Georgia Morgan, CHILL & DESTROY, 2026, stoneware, glaze, oxides, 29 x 33 x 34 cm. Courtesy of the artist and Neon Parc. Photo: Hamish Macdonald.

Georgia Morgan, Our House in The Middle of Old South Head Road on Fire, 2026, stoneware, glaze, oxides, 40 x 27 x 25 cm. Courtesy of the artist and Neon Parc. Photo: Hamish Macdonald.

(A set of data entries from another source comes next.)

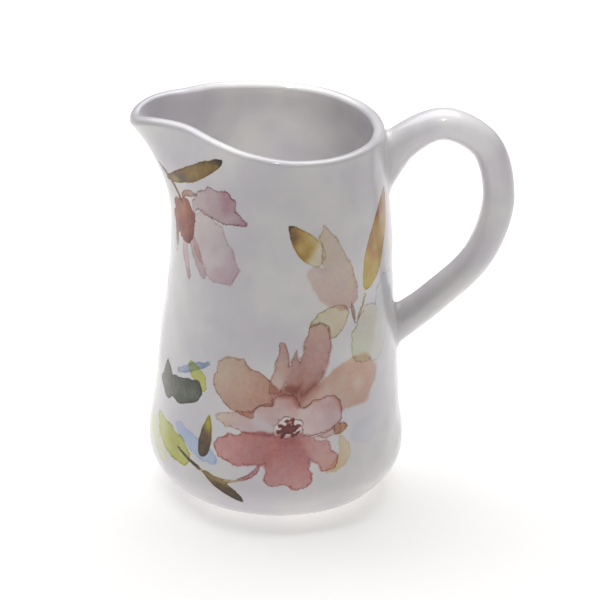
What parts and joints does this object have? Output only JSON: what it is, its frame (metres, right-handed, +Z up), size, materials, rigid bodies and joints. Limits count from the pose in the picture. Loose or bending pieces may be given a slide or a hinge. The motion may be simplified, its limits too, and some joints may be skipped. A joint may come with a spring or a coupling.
{
  "type": "ceramic pitcher",
  "caption": "Tapered glazed ceramic pitcher with a drawn-out pouring spout, an open mouth and a round loop handle luted to the wall.",
  "frame": {"origin": "centre of the flat foot, on the surface that the pitcher stands on and on the axis of the body", "axes": "+Z up along the body's axis, -X towards the spout, +X towards the handle, so the pitcher is symmetric about the XZ plane"},
  "size_m": [0.1917, 0.1272, 0.2047],
  "materials": {
    "decorated_glaze": "glossy off-white glaze over watercolour blossoms and leaves in rose, ochre and olive",
    "plain_glaze": "glossy off-white glaze"
  },
  "bodies": {
    "root": {"pitcher_body": "decorated_glaze", "loop_handle": "plain_glaze", "upper_slip_joint": "plain_glaze", "lower_slip_joint": "plain_glaze"}
  },
  "joints": []
}
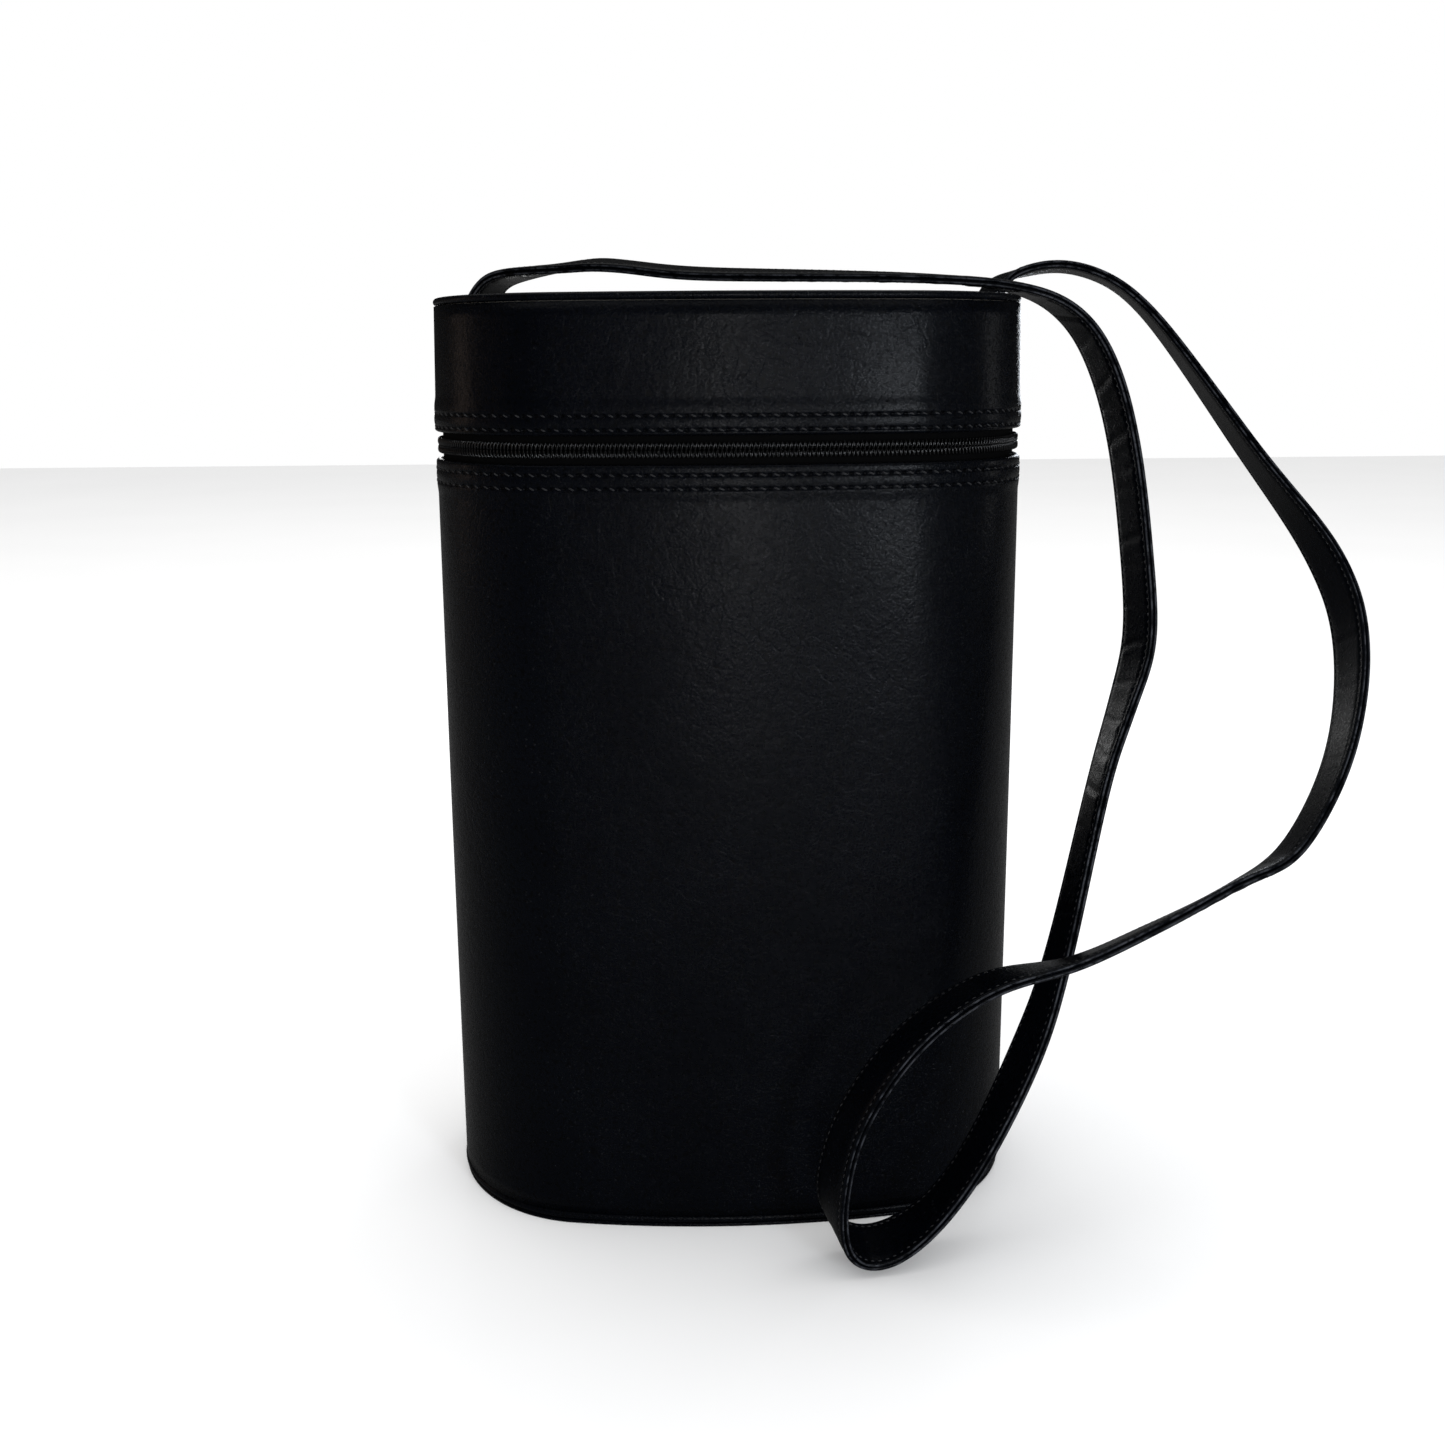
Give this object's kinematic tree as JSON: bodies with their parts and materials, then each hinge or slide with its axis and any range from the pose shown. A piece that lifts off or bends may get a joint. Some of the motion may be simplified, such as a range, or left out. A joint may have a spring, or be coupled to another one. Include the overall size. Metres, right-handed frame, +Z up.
{
  "type": "zip-top bottle carrying case",
  "caption": "Upright oval leather case with a hinged zip lid, a stiffened wall, a divider for bottles and a long shoulder strap.",
  "frame": {"origin": "middle of the base, on the surface the case stands on, measured without the strap", "axes": "+Z up through the lid, along the case's longest side; +X to the right as seen from the front; the front faces -Y and the lid's hinge is at +Y"},
  "size_m": [0.3414, 0.1658, 0.3487],
  "materials": {
    "leather": "black, smooth with a fine pebble grain, satin",
    "board": "stiff grey board, hidden inside the wall",
    "lining": "black woven lining, matt",
    "zip_tape": "black herringbone tape, matt",
    "zip_coil": "black nylon, slightly glossy",
    "zip_metal": "dark plated zinc, worn at its edges"
  },
  "bodies": {
    "case": {"body_cover": "leather", "body_board": "board", "body_lining": "lining", "base_cover": "leather", "base_welt": "leather", "base_board": "board", "base_lining": "lining", "divider": "lining", "zip_tape_lower": "zip_tape", "zip_coil_lower": "zip_coil", "zip_stop_left": "zip_metal", "zip_stop_right": "zip_metal", "hinge_leaf_lower": "leather", "strap_anchor_left": "leather", "strap_anchor_right": "leather", "strap_outer": "leather", "strap_lining": "leather"},
    "lid": {"lid_cover": "leather", "lid_welt": "leather", "lid_top_cover": "leather", "lid_top_board": "board", "lid_board": "board", "lid_top_lining": "lining", "lid_lining": "lining", "zip_tape_upper": "zip_tape", "zip_coil_upper": "zip_coil", "hinge_leaf_upper": "leather"},
    "slider": {"zip_slider": "zip_metal"},
    "pull": {"zip_pull": "zip_metal"}
  },
  "joints": [
    {"name": "lid_hinge", "type": "hinge", "parent": "case", "child": "lid", "pos_m": [0, 0.0572, 0.27995], "axis": [-1, 0, 0], "range_deg": [0, 105], "deforming": ["strap_outer", "strap_lining"]},
    {"name": "slider_travel", "type": "hinge", "parent": "case", "child": "slider", "pos_m": [-0.0515, 0, 0.27995], "axis": [0, 0, 1], "range_deg": [0, 135]},
    {"name": "pull_flip", "type": "hinge", "parent": "slider", "child": "pull", "pos_m": [-0.08482, 0.04759, 0.27995], "axis": [0, 0, 1], "range_deg": [0, 95]}
  ]
}
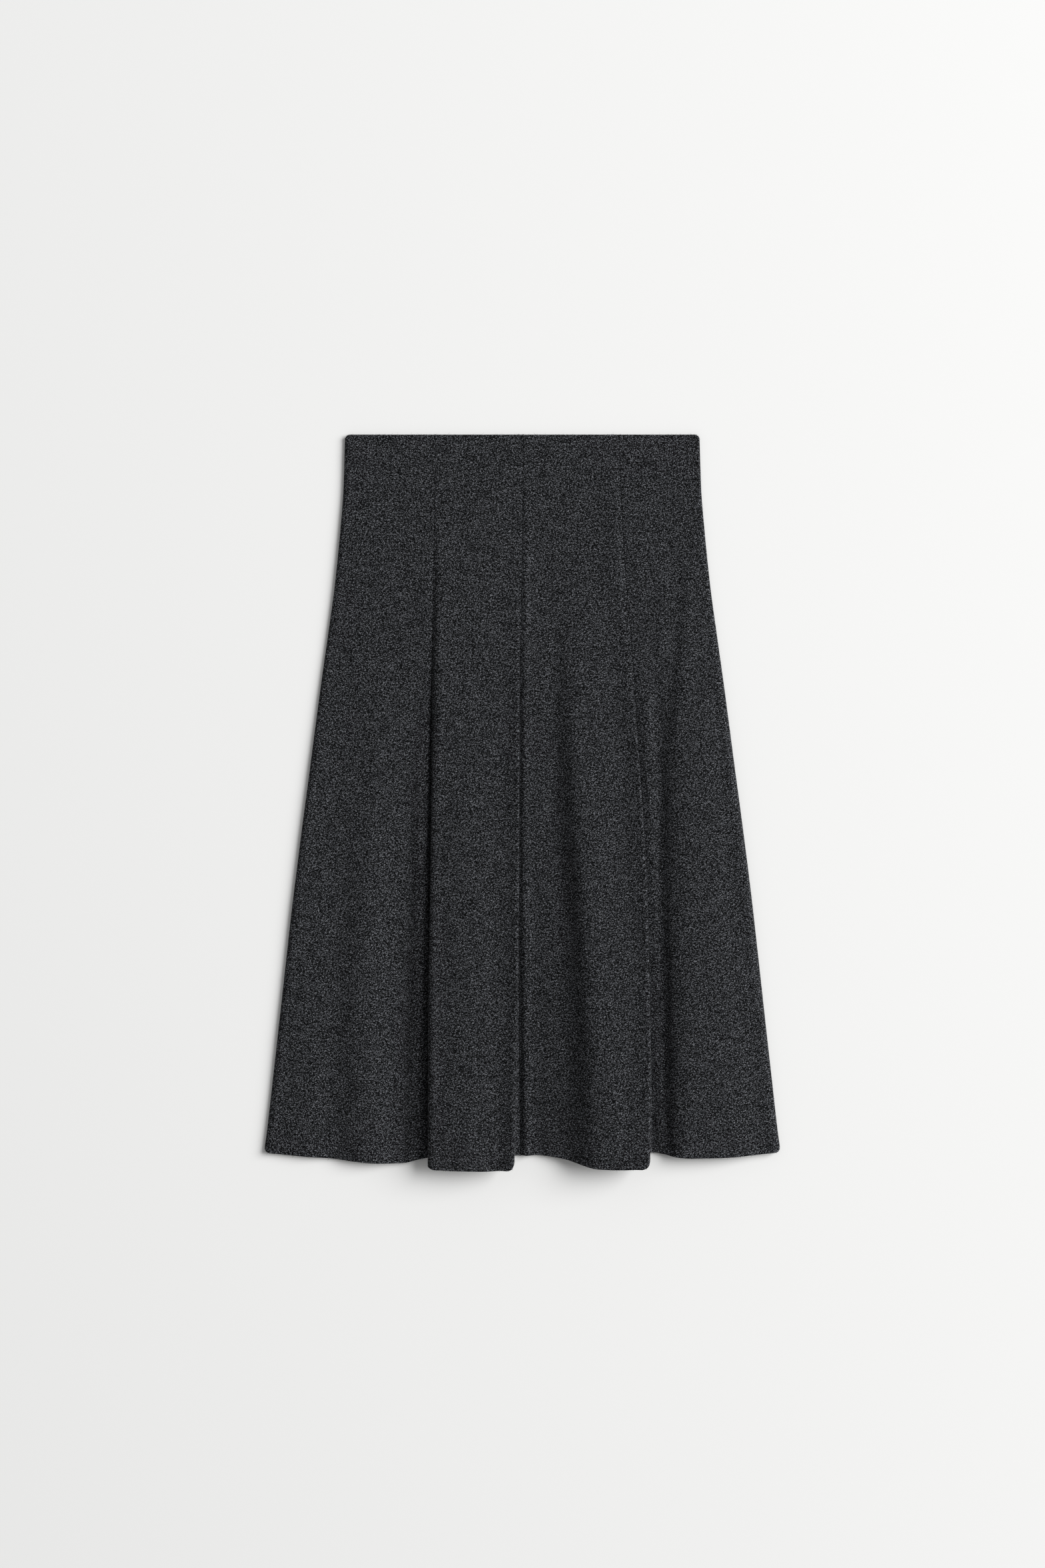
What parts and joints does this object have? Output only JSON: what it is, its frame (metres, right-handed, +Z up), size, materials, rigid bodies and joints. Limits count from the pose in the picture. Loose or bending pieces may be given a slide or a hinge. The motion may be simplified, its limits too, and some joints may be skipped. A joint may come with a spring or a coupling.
{
  "type": "flared midi skirt",
  "caption": "Flared midi skirt of felted wool jersey, laid flat with its front up, cut in gores that fall in soft flutes from a fitted top to the hem.",
  "frame": {"origin": "under the middle of the skirt, on the surface that it lies on", "axes": "+Z up out of the front of the skirt, +Y towards the waist, +X to the right as seen from above with the waist at the top"},
  "size_m": [0.523, 0.7449, 0.029],
  "materials": {
    "wool_jersey": "matt felted melange, dark charcoal"
  },
  "bodies": {
    "root": {"front_side_left": "wool_jersey", "front_centre_left": "wool_jersey", "front_centre_right": "wool_jersey", "front_side_right": "wool_jersey", "back_side_left": "wool_jersey", "back_centre_left": "wool_jersey", "back_centre_right": "wool_jersey", "back_side_right": "wool_jersey"}
  },
  "joints": []
}
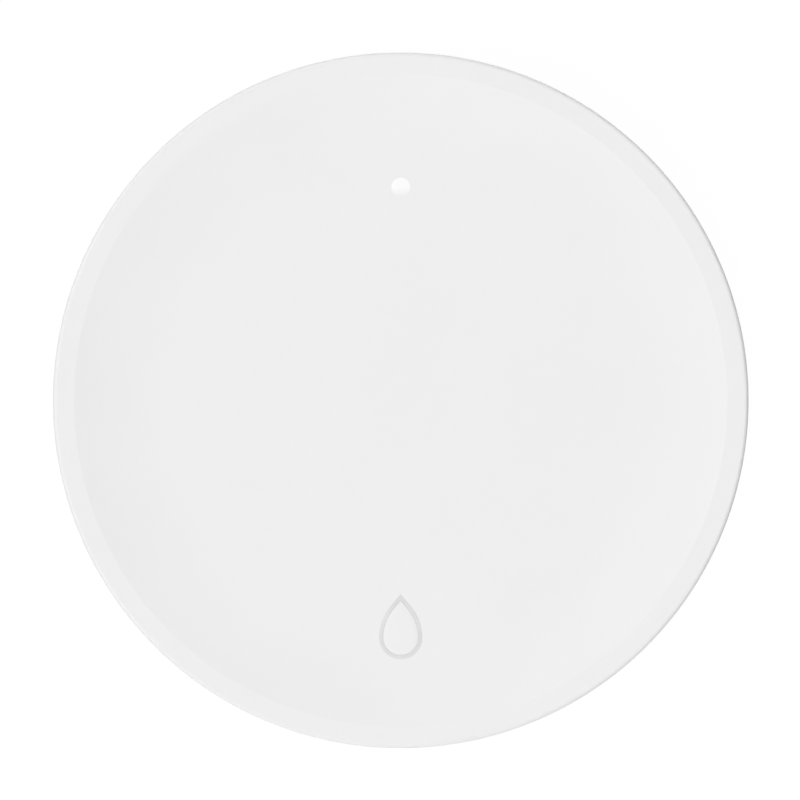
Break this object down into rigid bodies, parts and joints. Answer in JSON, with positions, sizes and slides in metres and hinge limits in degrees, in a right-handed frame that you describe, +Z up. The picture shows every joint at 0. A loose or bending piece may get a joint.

The twenty-three vessels that make up I Found a Marble and My Life Changed Forever sit in an undulating line that stretches the length of Neon Parc’s Brunswick gallery. I’m used to seeing Morgan’s work in smaller quantities; this is the largest group of her pots shown together to date. Each sculpture sits on a narrow plinth, and the relative heights of these supports and the pots themselves give the whole show the feel of a procession. The energy of this group reminds me of the joy and grotesquerie of Basler Fasnacht, or the éclat of Navaratri, the festival dedicated to the goddess Durga. Both of these festivals have a deeper resonance with Morgan’s work than simple visual evocation. The celebration of Fasnacht, Swiss Carnival, draws on pre-Christian observances of seasonal change, ancestral veneration and fertility rituals. The symbolic renewal that emerges from chaos is the name of this game, something that could also be said of Morgan’s work. Durga on the other hand is understood across various traditions of Hinduism as the embodiment of creation, preservation, and destruction. The goddess is especially venerated by followers of Shaktism, those who believe in the ultimate reality of divine feminine energy. This is the subject of one of the most sculptural works in the show, Girls are from Venus (2026). A core element of the observation of Navaratri, and Hinduism more generally, is the practice of puja. Morgan describes puja as “a Hindu act of worship that involves offering physical objects—such as gold, fruit or flowers—to an image of a god.” No matter the objects used in this worship, Morgan notes that “it is the conviction of the action that matters.”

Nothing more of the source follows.